There are times when the user has created a VTK data object that needs to be visualized. MayaVi has a special data handler for such cases. The following shows how this can be used. The example itself uses a VTK file but the data could have also been generated using other means.

>>> # import VTK
>>> import vtk
>>> # create some data.
>>> reader = vtk.vtkStructuredPointsReader()
>>> reader.SetFileName('/tmp/test.vtk')
>>> reader.Update()
>>> data = reader.GetOutput()  # this is a vtkStructuredPoints object.
>>> import mayavi
>>> v = mayavi.mayavi() # create a MayaVi window
>>> v.open_vtk_data(data) # load the data from the vtkStructuredPoints object.
>>> f = v.load_filter('WarpScalar', 0)
>>> # Load other filters and modules...

The above example uses a vtkStructuredPoints as the input. Other types can also be used as the input. The other valid types are: vtkRectilinearGrid, vtkStructuredGrid, vtkUnstructuredGrid and vtkPolyData. Any of these objects can be used as an input and then visualized using MayaVi.

Right now the best way to find out what functions are available etc. would be to read the sources or use pydoc to browse through the code.
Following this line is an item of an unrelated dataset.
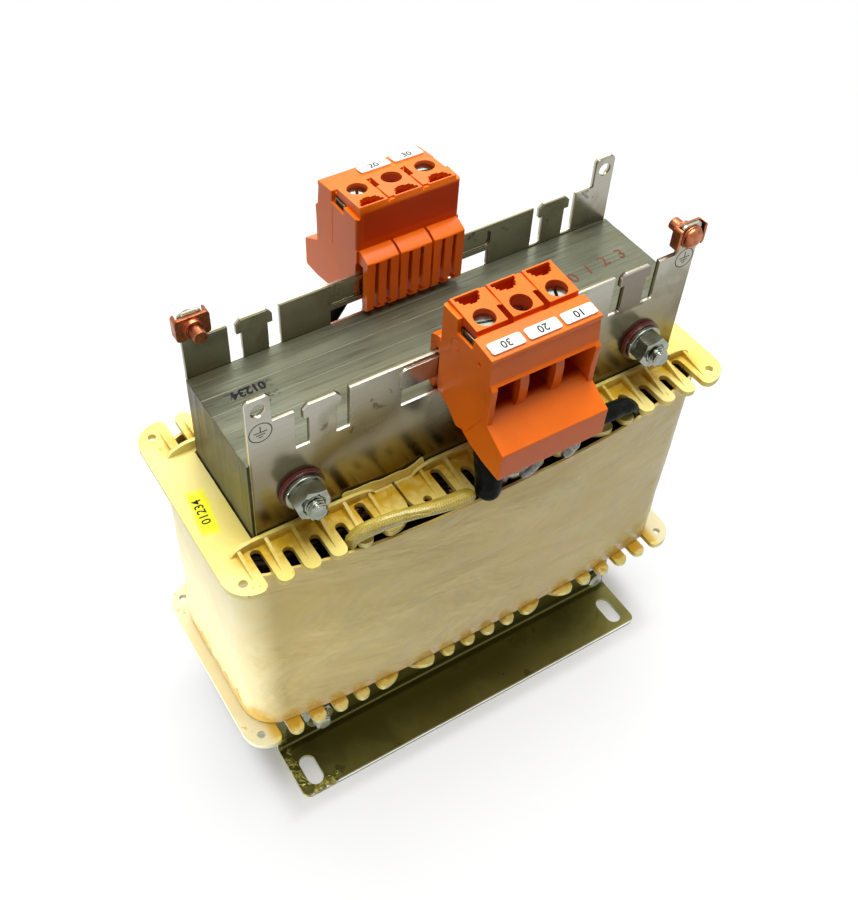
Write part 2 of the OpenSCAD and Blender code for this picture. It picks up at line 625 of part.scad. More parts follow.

Experimenting with MayaVi from the interpreter is also a good idea and will be highly educative.

After interactively exploring MayaVi from the interpreter one usually would like to run these in a non-interactive fashion. That is you'd like to create a Python script that invokes MayaVi. The easiest way to do it is as shown in the following simple example

import mayavi
v = mayavi.mayavi()
v.load_visualization('heart.mv')
# Do whatever you please with the MayaVi window.

# To make the MayaVi window interact with the user and wait
# till it is closed to proceed, do the following:
v.master.wait_window()

# Now once the previous window is closed if you need
# to open another do this:
v = mayavi.mayavi()
d = v.open_vtk('file.vtk')
# etc.
v.master.wait_window()

# Once the MayaVi window is closed the program will exit.

As can be seen above, it is easy to use code from an interactive session in a standalone Python script. It is also possible to script MayaVi in the following manner.

import Tkinter
r = Tkinter.Tk()
r.withdraw()
import mayavi
v = mayavi.Main.MayaViTkGUI(r)
v.load_visualization('heart.mv')
# Do whatever you please with the MayaVi window.

# now do this to start the Tk event loop.
root.mainloop()
# Once the MayaVi window is closed the program will exit.

This is an alternative way to do use MayaVi from Python scripts. This might be helpful if you have used Tkinter and know how to use it. However, the first approach is a lot easier.